Good news, to be sure, but there’s a catch. The Bureau of Labor Statistics bases its data on a definition of the word “unemployed” that only includes people who have actively sought work in the last four weeks. It doesn’t include people who only hold part-time jobs. It excludes people who have been unemployed for so long that they’ve simply stopped looking. And it excludes people who are looking for work, but so lackadaisically that describing them as “actively” looking is a stretch.
That’s a lot of people to exclude from the official statistics. More to the point, those people are still out there and still hoping to cobble together a living somehow. So who are they, and what have they been doing since they fell off the Bureau of Labor Statistics’ radar?
“It can be everyone from the homeless, younger folks who moved in with parents, or siblings moving in with other siblings, to people who become entrepreneurs, homemakers or go on sabbatical,” said Michael D. Hayes, owner of Momentum Specialized Staffing in Phoenix, Ariz. “These combined probably add up to a lot of people, enough to move the needle five to 10 percent.”
Some started their own businesses after leaving the workforce behind.
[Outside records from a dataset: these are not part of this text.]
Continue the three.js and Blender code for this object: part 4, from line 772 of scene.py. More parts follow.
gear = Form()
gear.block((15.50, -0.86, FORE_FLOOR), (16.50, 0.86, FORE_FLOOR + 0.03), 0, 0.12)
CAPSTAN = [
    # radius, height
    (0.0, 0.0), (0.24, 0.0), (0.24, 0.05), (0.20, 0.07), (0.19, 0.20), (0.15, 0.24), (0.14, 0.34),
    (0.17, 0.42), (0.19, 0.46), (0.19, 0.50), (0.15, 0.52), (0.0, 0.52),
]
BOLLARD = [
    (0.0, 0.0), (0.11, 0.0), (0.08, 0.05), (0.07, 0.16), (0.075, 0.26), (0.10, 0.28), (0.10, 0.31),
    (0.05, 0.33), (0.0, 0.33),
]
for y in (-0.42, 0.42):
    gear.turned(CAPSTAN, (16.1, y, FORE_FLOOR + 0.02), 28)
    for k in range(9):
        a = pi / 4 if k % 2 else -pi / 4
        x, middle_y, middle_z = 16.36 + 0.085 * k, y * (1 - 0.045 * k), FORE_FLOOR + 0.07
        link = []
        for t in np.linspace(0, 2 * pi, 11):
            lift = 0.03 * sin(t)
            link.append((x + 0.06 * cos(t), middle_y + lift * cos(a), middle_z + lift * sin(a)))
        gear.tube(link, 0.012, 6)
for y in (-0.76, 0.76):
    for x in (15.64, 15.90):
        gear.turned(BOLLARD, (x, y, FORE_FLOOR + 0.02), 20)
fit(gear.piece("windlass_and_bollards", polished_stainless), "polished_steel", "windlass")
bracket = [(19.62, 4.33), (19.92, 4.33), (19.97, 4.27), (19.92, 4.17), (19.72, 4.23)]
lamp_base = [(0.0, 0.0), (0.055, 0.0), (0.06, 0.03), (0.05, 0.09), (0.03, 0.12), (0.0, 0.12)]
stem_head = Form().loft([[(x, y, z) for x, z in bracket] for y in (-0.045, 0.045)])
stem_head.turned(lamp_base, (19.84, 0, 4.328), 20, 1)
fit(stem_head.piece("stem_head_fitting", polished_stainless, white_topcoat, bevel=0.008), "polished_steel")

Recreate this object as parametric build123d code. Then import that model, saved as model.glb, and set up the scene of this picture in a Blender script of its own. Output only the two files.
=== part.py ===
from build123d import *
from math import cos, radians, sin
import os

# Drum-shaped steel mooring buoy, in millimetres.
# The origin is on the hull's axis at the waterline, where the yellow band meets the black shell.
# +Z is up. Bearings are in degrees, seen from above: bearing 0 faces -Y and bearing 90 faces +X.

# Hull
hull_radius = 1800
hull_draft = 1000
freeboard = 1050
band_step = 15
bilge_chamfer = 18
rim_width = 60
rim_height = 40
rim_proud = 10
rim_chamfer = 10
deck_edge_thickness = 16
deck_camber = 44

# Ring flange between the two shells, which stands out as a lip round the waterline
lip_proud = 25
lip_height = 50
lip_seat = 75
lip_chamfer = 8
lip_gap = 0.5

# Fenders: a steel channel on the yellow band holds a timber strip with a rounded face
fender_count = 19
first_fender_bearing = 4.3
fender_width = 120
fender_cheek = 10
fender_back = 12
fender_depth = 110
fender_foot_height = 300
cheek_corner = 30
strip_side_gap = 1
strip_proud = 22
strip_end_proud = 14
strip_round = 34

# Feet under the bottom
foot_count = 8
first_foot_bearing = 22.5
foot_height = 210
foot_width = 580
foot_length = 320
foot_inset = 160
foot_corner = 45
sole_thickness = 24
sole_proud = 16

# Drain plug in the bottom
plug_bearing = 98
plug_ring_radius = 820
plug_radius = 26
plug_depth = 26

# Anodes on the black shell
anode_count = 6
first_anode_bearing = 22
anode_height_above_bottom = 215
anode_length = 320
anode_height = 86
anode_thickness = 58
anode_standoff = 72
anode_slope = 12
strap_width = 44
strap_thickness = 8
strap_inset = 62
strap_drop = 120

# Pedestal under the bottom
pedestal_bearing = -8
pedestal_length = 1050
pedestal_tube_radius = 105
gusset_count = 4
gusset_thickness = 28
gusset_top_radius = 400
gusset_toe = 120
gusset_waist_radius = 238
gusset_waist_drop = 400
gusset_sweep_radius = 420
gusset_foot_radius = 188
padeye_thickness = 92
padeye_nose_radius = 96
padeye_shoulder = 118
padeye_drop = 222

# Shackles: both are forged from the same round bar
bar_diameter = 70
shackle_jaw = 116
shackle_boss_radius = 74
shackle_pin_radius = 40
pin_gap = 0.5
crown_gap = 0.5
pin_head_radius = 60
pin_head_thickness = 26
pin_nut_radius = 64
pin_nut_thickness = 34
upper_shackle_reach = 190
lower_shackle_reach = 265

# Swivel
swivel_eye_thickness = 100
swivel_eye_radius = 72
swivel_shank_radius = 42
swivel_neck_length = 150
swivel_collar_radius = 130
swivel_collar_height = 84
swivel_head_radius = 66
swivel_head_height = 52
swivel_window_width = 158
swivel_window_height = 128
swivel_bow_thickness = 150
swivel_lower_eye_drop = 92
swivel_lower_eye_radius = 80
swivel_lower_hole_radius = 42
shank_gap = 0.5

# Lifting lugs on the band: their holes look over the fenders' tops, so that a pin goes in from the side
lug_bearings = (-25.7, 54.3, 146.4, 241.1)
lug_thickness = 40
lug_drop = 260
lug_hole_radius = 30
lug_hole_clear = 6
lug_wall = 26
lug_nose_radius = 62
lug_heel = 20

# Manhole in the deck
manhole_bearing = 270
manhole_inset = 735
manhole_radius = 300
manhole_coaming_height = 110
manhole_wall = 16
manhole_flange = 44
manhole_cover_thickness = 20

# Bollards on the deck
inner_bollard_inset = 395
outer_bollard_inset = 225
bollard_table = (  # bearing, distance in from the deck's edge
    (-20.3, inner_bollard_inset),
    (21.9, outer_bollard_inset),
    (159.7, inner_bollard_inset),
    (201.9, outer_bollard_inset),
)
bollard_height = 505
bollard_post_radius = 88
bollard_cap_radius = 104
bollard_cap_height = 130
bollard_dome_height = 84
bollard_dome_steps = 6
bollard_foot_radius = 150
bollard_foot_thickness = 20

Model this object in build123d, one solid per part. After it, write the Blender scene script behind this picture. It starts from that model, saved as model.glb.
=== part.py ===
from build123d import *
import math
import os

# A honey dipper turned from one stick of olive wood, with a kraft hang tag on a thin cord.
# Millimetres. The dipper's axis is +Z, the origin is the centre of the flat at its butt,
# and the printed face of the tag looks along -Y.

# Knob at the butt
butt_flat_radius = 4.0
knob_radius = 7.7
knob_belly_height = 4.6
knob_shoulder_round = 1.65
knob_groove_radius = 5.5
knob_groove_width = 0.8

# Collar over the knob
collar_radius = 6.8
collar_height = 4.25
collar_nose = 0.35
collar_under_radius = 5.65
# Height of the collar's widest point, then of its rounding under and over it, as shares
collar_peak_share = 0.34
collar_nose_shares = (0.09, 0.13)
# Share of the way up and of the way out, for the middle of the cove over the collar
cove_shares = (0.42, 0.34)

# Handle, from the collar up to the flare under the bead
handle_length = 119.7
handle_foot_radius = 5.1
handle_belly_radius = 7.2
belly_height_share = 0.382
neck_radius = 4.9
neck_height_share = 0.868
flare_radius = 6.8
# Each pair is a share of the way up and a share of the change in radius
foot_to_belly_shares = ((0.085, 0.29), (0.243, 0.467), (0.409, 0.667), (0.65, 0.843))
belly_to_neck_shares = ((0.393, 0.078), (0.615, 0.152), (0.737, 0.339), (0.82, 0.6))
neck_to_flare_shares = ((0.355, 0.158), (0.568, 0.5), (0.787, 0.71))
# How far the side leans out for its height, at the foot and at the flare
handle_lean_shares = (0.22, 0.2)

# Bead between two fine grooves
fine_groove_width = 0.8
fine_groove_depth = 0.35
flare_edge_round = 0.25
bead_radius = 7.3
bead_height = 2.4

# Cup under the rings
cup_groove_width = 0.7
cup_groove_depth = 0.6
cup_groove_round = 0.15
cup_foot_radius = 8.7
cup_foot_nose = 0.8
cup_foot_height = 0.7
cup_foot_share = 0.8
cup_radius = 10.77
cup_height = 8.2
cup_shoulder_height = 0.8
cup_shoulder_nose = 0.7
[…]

Jay Savulich, director of programs at the non-profit organization Rising Tide Capital, says his company sees many unemployed people who fall outside of the Bureau of Labor Statistics’ data. “We often work with people who start their own businesses because they have been laid off," says Savulich. "However, we also see those who make a conscious choice to leave their jobs in order to pursue their own enterprises.”
Laura Vogel, a freelance writer from Los Angeles, describes herself as “underemployed.” She last had a full-time job in 2007, and she is ineligible to collect unemployment benefits. She estimates that she currently earns between $1,000 and $2,000 a month, which she simply can’t live on. “I have recently filed for bankruptcy, since my credit card debt was crushing me,” she said. “I didn't use my cards for Louis Vuitton handbags or fancy meals out — it was things like paying for my own health insurance that really did me in.”
She said that dropping unemployment rates have no effect whatsoever on her bottom line, and she is highly skeptical of what the future holds for her. ”The L.A. Times laid off a slew of editorial staff a few years ago, and those jobs aren't coming back," she said. "It's a very frustrating situation for me, because I honed my skills in my chosen field — magazine and newspaper editorial — for 20 years, and the bottom has completely fallen out. I feel like a telegraph operator at the moment the phone was invented.”
In addition to forming an incomplete picture of the workforce, the unemployment numbers may have a negative effect on the stock market, according to Nicholas Olesen, a wealth manager from King of Prussia, Pa. He believes that it will be bad for the newly bullish when the underemployed and long-term unemployed start looking for work again.
“[The unemployment rate] is giving a false sense of how many people are working and how strong the labor force is,” he said. “Once these people start looking again, the numbers will get worse and people's confidence, which has helped investors feel comfortable with investing now, will decrease.”
While an improving unemployment picture is certainly cause for optimism, it’s important to remember that millions of American workers have been left out of it. Until the employment situation improves enough to address the needs of the underemployed and the long-term unemployed, popping the champagne corks to celebrate a robust job market will always be premature.